• _Data segment_:
▽

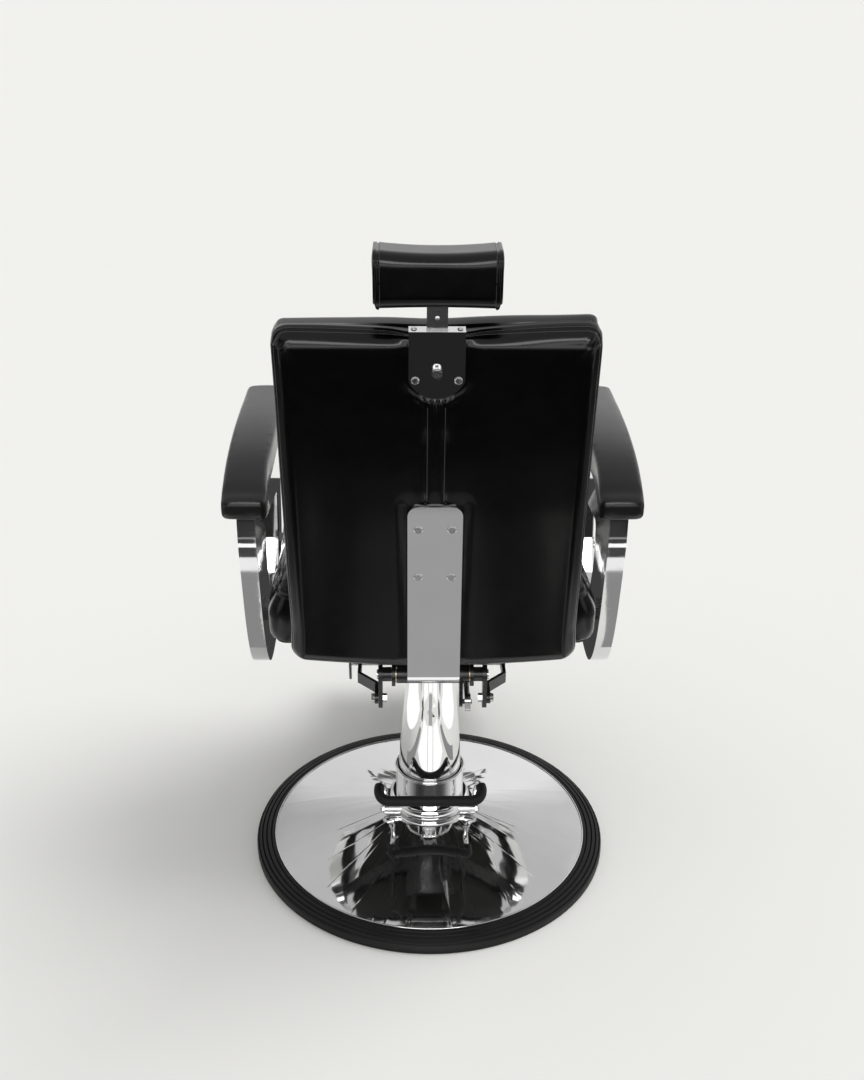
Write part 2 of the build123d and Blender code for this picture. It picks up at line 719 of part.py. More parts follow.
with BuildPart() as back_screws:
    with BuildSketch(BACK.offset(0.2)):
        with Locations((0, up_back(732.5))):
            with GridLocations(51, up_back(774) - up_back(691), 2, 2):
                Circle(7.2)
    extrude(amount=3, taper=35)
    with BuildSketch(BACK.offset(0.2)):
        with Locations((0, up_back(732.5))):
            with GridLocations(51, up_back(774) - up_back(691), 2, 2):
                Circle(3)
    extrude(amount=-18)
    with BuildSketch(BACK.offset(-0.8)):
        with Locations((-31, up_back(1016)), (31, up_back(1016))):
            Circle(6)
    extrude(amount=2.6, taper=35)
    with BuildSketch(BACK.offset(-0.8)):
        with Locations((-31, up_back(1016)), (31, up_back(1016))):
            Circle(2.5)
    extrude(amount=-16)
    with BuildSketch(FLANGE):
        with Locations((-33, 0), (33, 0)):
            Circle(5)
    extrude(amount=2.2, taper=35)
back_screws.part.label = "back_screws"
export_step(back_screws.part, "parts/back_screws.step")

with BuildPart() as back_board:
    with BuildSketch(back_plane(SKIN)):
        with Locations((0, 285)):
            RectangleRounded(430, 530, 20)
        with Locations((0, 450)):
            Rectangle(40.6, 230, mode=Mode.SUBTRACT)
    extrude(amount=-15)
    with BuildSketch(BACK):
        with Locations((0, up_back(732.5))):
            with GridLocations(51, up_back(774) - up_back(691), 2, 2):
                Circle(3)
        with Locations((-31, up_back(1016)), (31, up_back(1016))):
            Circle(2.5)
    extrude(amount=-18, mode=Mode.SUBTRACT)
back_board.part.label = "back_board"
export_step(back_board.part, "parts/back_board.step")

with BuildPart() as back_cushion:
    with BuildSketch(back_plane(SKIN)) as back_face:
        with BuildLine():
            ThreePointArc((-228, 12), (0, -1), (228, 12))
            Line((228, 12), (226, 62))
            Line((226, 62), (236.5, 571))
            Line((236.5, 571), (-236.5, 571))
            Line((-236.5, 571), (-226, 62))
            Line((-226, 62), (-228, 12))
        make_face()
        fillet(back_face.vertices().group_by(Axis.Y)[-1], 16)
        fillet(back_face.vertices().group_by(Axis.Y)[0], 22)
    extrude(amount=-BACK_T)
    fillet(back_cushion.faces().sort_by(Axis.Y)[0].edges(), 16)
    with BuildSketch(back_plane(SKIN)):
        with Locations((0, 285)):
            RectangleRounded(430.4, 530.4, 20.2)
        with Locations((0, 556)):
            Rectangle(41, 40)
    extrude(amount=-16.4, mode=Mode.SUBTRACT)
    with BuildSketch(back_plane(SKIN + 15)):
        with Locations((0, up_back(732.5))):
            with GridLocations(51, up_back(774) - up_back(691), 2, 2):
                Circle(3.3)
    extrude(amount=-6, mode=Mode.SUBTRACT)
back_cushion.part.label = "back_cushion"
export_step(back_cushion.part, "parts/back_cushion.step")

with BuildPart() as headrest_bracket:
    with BuildSketch(back_plane(SKIN)) as plate_face:
        with BuildLine():
            ThreePointArc(
                (-HEAD_W / 2, up_back(HEAD_ARC)), (0, up_back(HEAD_LOW)),
                (HEAD_W / 2, up_back(HEAD_ARC)),
            )
            Line((HEAD_W / 2, up_back(HEAD_ARC)), (HEAD_W / 2, up_back(HEAD_TOP)))
            Line((HEAD_W / 2, up_back(HEAD_TOP)), (-HEAD_W / 2, up_back(HEAD_TOP)))
            Line((-HEAD_W / 2, up_back(HEAD_TOP)), (-HEAD_W / 2, up_back(HEAD_ARC)))
        make_face()
        fillet(plate_face.vertices().group_by(Axis.Y)[0], 10)
    extrude(amount=4)
    with BuildSketch(back_plane(27)):
        with Locations((0, up_back(HEAD_TOP) - 1.75)):
            Rectangle(HEAD_W, 3.5)
    extrude(amount=26)
    fillet(headrest_bracket.edges().filter_by(Axis.X).group_by(Axis.Z)[-1].sort_by(Axis.Y)[-1], 3)
    with BuildSketch(BACK):
        with Locations((0, up_back(KNOB_Z))):
            Circle(8)
    extrude(amount=KNOB_OUT)
    with BuildSketch(BACK.offset(-2)):
        with Locations((0, up_back(KNOB_Z))):
            Circle(8)
    extrude(amount=3)
    with BuildSketch(BACK.offset(10)):
        with Locations((0, up_back(KNOB_Z))):
            Circle(3.5 + RUN)
    extrude(amount=-20, mode=Mode.SUBTRACT)
    with BuildSketch(BACK):
        with Locations((-31, up_back(1016)), (31, up_back(1016))):
            Circle(2.6)
    extrude(amount=-8, mode=Mode.SUBTRACT)
    with BuildSketch(back_plane(BAR_IN + BAR_T + 0.4)):
        with Locations((0, up_back(HEAD_TOP))):
            Rectangle(BAR_W + 0.8, 30)
    extrude(amount=BAR_T + 0.8, mode=Mode.SUBTRACT)
headrest_bracket.part.label = "headrest_bracket"
export_step(headrest_bracket.part, "parts/headrest_bracket.step")

with BuildPart() as headrest_guide:
    with BuildSketch(back_plane(SKIN)):
        with Locations((0, up_back((GUIDE_LOW + 1080) / 2))):
            Rectangle(40, 1080 - GUIDE_LOW)
    extrude(amount=-16)
    with BuildSketch(back_plane(BAR_IN - RUN)):
        with Locations((0, up_back((GUIDE_LOW + 1080) / 2))):
            Rectangle(BAR_W + 2 * RUN, 200)
    extrude(amount=-BAR_T - 2 * RUN, mode=Mode.SUBTRACT)
    with BuildSketch(BACK):
        with Locations((0, up_back(KNOB_Z))):
            Circle(3.5 + RUN)
    extrude(amount=-BAR_IN, mode=Mode.SUBTRACT)
headrest_guide.part.label = "headrest_guide"
export_step(headrest_guide.part, "parts/headrest_guide.step")

with BuildPart() as index_plunger:
    with BuildSketch(BACK.offset(-10.4)):
        with Locations((0, up_back(KNOB_Z))):
            Circle(3.5)
    extrude(amount=KNOB_OUT + 12)
    with BuildSketch(BACK.offset(KNOB_OUT + 0.3)):
        with Locations((0, up_back(KNOB_Z))):
            Circle(8)
    extrude(amount=5)
    with BuildSketch(BACK.offset(KNOB_OUT + 5.3)):
        with Locations((0, up_back(KNOB_Z))):
            Circle(6.5)
    extrude(amount=3, taper=12)
index_plunger.part.label = "index_plunger"
export_step(index_plunger.part, "parts/index_plunger.step")

# ---------------------------------------------------------------- headrest

with BuildPart() as headrest_bar:
    with BuildSketch(back_plane(BAR_IN)):
        with Locations((0, up_back(1040))):
            Rectangle(BAR_W, 300)
    extrude(amount=-BAR_T)
    with BuildSketch(back_plane(BAR_IN)):
        with Locations((0, up_back(KNOB_Z - 32))):
            SlotOverall(150, 8, rotation=90)
    extrude(amount=-3, mode=Mode.SUBTRACT)
    with BuildSketch(BACK):
        with Locations((0, up_back(1107))):
            Circle(3.2)
    extrude(amount=-20, mode=Mode.SUBTRACT)
headrest_bar.part.label = "headrest_bar"
export_step(headrest_bar.part, "parts/headrest_bar.step")

with BuildPart() as headrest_pad:
    with Locations((0, 246.5, 1162)):
        Box(184, 83, 82)
    fillet(headrest_pad.edges().filter_by(Axis.X), 18)
    fillet(headrest_pad.edges().group_by(Axis.X)[0], 8)
    fillet(headrest_pad.edges().group_by(Axis.X)[-1], 8)
    with BuildSketch(back_plane(BAR_IN - 0.2)):
        with Locations((0, up_back(1040))):
            Rectangle(BAR_W + 0.4, 300.4)
    extrude(amount=-BAR_T - 0.4, mode=Mode.SUBTRACT)
headrest_pad.part.label = "headrest_pad"
export_step(headrest_pad.part, "parts/headrest_pad.step")

# ---------------------------------------------------------------- links

for side, name in ((1, "left"), (-1, "right")):
    with BuildPart() as footrest_link:
        with BuildSketch(Plane.XY.offset(380)):
            Polygon(
                (side * 91, 200), (side * 97, 200), (side * 97, 146), (side * 128, 112),
                (side * 128, -340), (side * 122, -340), (side * 122, 110), (side * 91, 144),
                align=None,
            )
        extrude(amount=80)
        with BuildSketch(Plane.YZ):
            with Locations(LINK_REAR):
                Circle(10)
            with Locations(LINK_FRONT):
                Circle(10)
            make_hull()
        extrude(amount=side * 140, mode=Mode.INTERSECT)
        with BuildSketch(Plane.YZ):
            with Locations(LINK_REAR):
                Circle(5 + RUN)
            with Locations(LINK_FRONT):
                Circle(5.3)
        extrude(amount=side * 140, mode=Mode.SUBTRACT)
    footrest_link.part.label = "footrest_link_" + name
    export_step(footrest_link.part, "parts/footrest_link_" + name + ".step")

# ---------------------------------------------------------------- footrest

for side, name in ((1, "left"), (-1, "right")):
    with BuildPart() as footrest_bar:
        with BuildSketch(Plane.YZ.offset(side * FOOT_X)):
            with Locations(FOOT_PIVOT):
                Circle(15)
            with Locations(FOOT_END):
                Circle(11)
            make_hull()
        extrude(amount=side * FOOT_T)
        with BuildSketch(Plane.YZ):
            with Locations(FOOT_PIVOT):
                Circle(7)
        extrude(amount=side * 180, mode=Mode.SUBTRACT)
    footrest_bar.part.label = "footrest_bar_" + name
    export_step(footrest_bar.part, "parts/footrest_bar_" + name + ".step")

with BuildPart() as footrest_shaft:
    with BuildSketch(Plane.YZ):
        with Locations(FOOT_PIVOT):
            Circle(7)
    extrude(amount=172, both=True)
    for side in SIDES:
        with BuildSketch(Plane.YZ.offset(side * 129)):
            with Locations(FOOT_PIVOT):
                Circle(12)
            with Locations(LINK_FRONT):
                Circle(10)
            make_hull()
        extrude(amount=side * 6)
        with BuildSketch(Plane.YZ.offset(side * 130)):
            with Locations(LINK_FRONT):
                Circle(5)
        extrude(amount=-side * 10.5)
footrest_shaft.part.label = "footrest_shaft"
export_step(footrest_shaft.part, "parts/footrest_shaft.step")

DROP = math.degrees(math.atan2(FOOT_PIVOT[0] - FOOT_END[0], FOOT_PIVOT[1] - FOOT_END[1]))
DROP_SIN = math.sin(math.radians(DROP))
DROP_COS = math.cos(math.radians(DROP))
LEG = Plane(
    origin=(0, FOOT_PIVOT[0], FOOT_PIVOT[1]),
    x_dir=(1, 0, 0),
    z_dir=(0, -DROP_COS, DROP_SIN),
)

with BuildPart() as leg_straps:
    with BuildSketch(LEG.offset(-4)):
        with Locations((0, -70), (0, -230)):
            Rectangle(2 * FOOT_X, 25)
    extrude(amount=6)
leg_straps.part.label = "leg_straps"
export_step(leg_straps.part, "parts/leg_straps.step")

with BuildPart() as leg_board:
    with BuildSketch(LEG.offset(2)):
        with Locations((0, -150)):
            RectangleRounded(286, 226, 12)
    extrude(amount=8)
leg_board.part.label = "leg_board"
export_step(leg_board.part, "parts/leg_board.step")

with BuildPart() as leg_pad:
    with BuildSketch(LEG.offset(10)):
        with Locations((0, -150)):
            RectangleRounded(304, 240, 18)
    extrude(amount=46)
    fillet(leg_pad.faces().sort_by(Axis.Y)[0].edges(), 16)
leg_pad.part.label = "leg_pad"
export_step(leg_pad.part, "parts/leg_pad.step")

with BuildPart() as foot_plate:
    with Locations((0, -456, 152)):
        Box(2 * FOOT_X, 148, 4)
    with Locations((0, -528, 160)):
        Box(2 * FOOT_X, 4, 20)
    for side in SIDES:
        with Locations((side * (FOOT_X - 2), -456, 160)):
            Box(4, 148, 20)
foot_plate.part.label = "foot_plate"
export_step(foot_plate.part, "parts/foot_plate.step")

with BuildPart() as foot_tread:
    with Locations((0, -456, 155.5)):
        Box(2 * FOOT_X - 10, 138, 3)
    for rib in range(11):
        with Locations((0, -456 - 60 + 12 * rib, 157.6)):
            Box(2 * FOOT_X - 22, 5, 1.6)
foot_tread.part.label = "foot_tread"
export_step(foot_tread.part, "parts/foot_tread.step")
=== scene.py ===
import json
import math
import bmesh
import bpy
import numpy as np
from mathutils import Matrix, Vector
from mathutils.bvhtree import BVHTree


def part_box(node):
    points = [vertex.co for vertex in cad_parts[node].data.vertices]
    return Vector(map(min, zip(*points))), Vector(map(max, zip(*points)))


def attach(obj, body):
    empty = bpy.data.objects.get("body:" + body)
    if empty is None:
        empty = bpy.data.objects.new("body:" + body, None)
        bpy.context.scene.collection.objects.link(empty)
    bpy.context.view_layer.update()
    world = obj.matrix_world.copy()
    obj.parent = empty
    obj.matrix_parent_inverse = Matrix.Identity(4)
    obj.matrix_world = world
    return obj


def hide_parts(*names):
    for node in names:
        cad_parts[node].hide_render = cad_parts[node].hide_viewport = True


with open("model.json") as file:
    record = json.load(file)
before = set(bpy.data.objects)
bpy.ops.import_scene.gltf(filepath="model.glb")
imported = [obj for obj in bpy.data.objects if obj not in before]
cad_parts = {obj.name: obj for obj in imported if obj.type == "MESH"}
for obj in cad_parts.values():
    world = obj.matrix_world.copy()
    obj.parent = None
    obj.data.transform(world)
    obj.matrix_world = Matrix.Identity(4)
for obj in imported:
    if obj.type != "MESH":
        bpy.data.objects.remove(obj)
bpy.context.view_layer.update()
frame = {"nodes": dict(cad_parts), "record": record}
nodes = frame["nodes"]
scene = bpy.context.scene

MM = 0.001
LEAN = math.radians(3.5)
BACK_ORIGIN = np.array((0.0, 0.245, 0.515))
BACK_UP = np.array((0.0, math.sin(LEAN), math.cos(LEAN)))
BACK_OUT = np.array((0.0, math.cos(LEAN), -math.sin(LEAN)))

# ------------------------------------------------------------------ camera, floor and light


def look(location, forward, roll_degrees):
    """A camera matrix from where it stands, the way it looks and its roll."""
    back = -Vector(forward).normalized()
    right = Vector((0, 0, 1)).cross(back).normalized()
    up = back.cross(right)
    turn = Matrix.Rotation(math.radians(roll_degrees), 4, "Z")
    axes = Matrix((right, up, back)).transposed().to_4x4()
    return Matrix.Translation(location) @ axes @ turn


camera_data = bpy.data.cameras.new("camera")
camera_data.lens = 45.04
camera_data.sensor_width = 36.0
camera_data.sensor_fit = "AUTO"
camera = bpy.data.objects.new("camera", camera_data)
scene.collection.objects.link(camera)
camera.matrix_world = look((0.0417, 2.1136, 1.6470), (-0.018, -0.9012, -0.433), 0.5)
scene.camera = camera
scene.view_settings.view_transform = "Standard"


def node_tree(material):
    """A material's tree, emptied down to its output and one principled shader."""
    material.use_nodes = True
    tree = material.node_tree
    tree.nodes.clear()
    output = tree.nodes.new("ShaderNodeOutputMaterial")
    shader = tree.nodes.new("ShaderNodeBsdfPrincipled")
    tree.links.new(shader.outputs[0], output.inputs[0])
    return tree, shader


def place(tree, scale=(1, 1, 1)):
    """Object coordinates in metres, stretched by a scale."""
    coords = tree.nodes.new("ShaderNodeTexCoord")
    mapping = tree.nodes.new("ShaderNodeMapping")
    mapping.inputs["Scale"].default_value = scale
    tree.links.new(coords.outputs["Object"], mapping.inputs["Vector"])
    return mapping.outputs["Vector"]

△

• _What the task requires_:
Exactly and exclusively, reproduce the lines that start at the line containing "extrude(amount=8)" and end at the line containing "before = set(bpy.data.objects)", inclusive of both.

• _Result of the task_:
    extrude(amount=8)
leg_board.part.label = "leg_board"
export_step(leg_board.part, "parts/leg_board.step")

with BuildPart() as leg_pad:
    with BuildSketch(LEG.offset(10)):
        with Locations((0, -150)):
            RectangleRounded(304, 240, 18)
    extrude(amount=46)
    fillet(leg_pad.faces().sort_by(Axis.Y)[0].edges(), 16)
leg_pad.part.label = "leg_pad"
export_step(leg_pad.part, "parts/leg_pad.step")

with BuildPart() as foot_plate:
    with Locations((0, -456, 152)):
        Box(2 * FOOT_X, 148, 4)
    with Locations((0, -528, 160)):
        Box(2 * FOOT_X, 4, 20)
    for side in SIDES:
        with Locations((side * (FOOT_X - 2), -456, 160)):
            Box(4, 148, 20)
foot_plate.part.label = "foot_plate"
export_step(foot_plate.part, "parts/foot_plate.step")

with BuildPart() as foot_tread:
    with Locations((0, -456, 155.5)):
        Box(2 * FOOT_X - 10, 138, 3)
    for rib in range(11):
        with Locations((0, -456 - 60 + 12 * rib, 157.6)):
            Box(2 * FOOT_X - 22, 5, 1.6)
foot_tread.part.label = "foot_tread"
export_step(foot_tread.part, "parts/foot_tread.step")
=== scene.py ===
import json
import math
import bmesh
import bpy
import numpy as np
from mathutils import Matrix, Vector
from mathutils.bvhtree import BVHTree


def part_box(node):
    points = [vertex.co for vertex in cad_parts[node].data.vertices]
    return Vector(map(min, zip(*points))), Vector(map(max, zip(*points)))


def attach(obj, body):
    empty = bpy.data.objects.get("body:" + body)
    if empty is None:
        empty = bpy.data.objects.new("body:" + body, None)
        bpy.context.scene.collection.objects.link(empty)
    bpy.context.view_layer.update()
    world = obj.matrix_world.copy()
    obj.parent = empty
    obj.matrix_parent_inverse = Matrix.Identity(4)
    obj.matrix_world = world
    return obj


def hide_parts(*names):
    for node in names:
        cad_parts[node].hide_render = cad_parts[node].hide_viewport = True


with open("model.json") as file:
    record = json.load(file)
before = set(bpy.data.objects)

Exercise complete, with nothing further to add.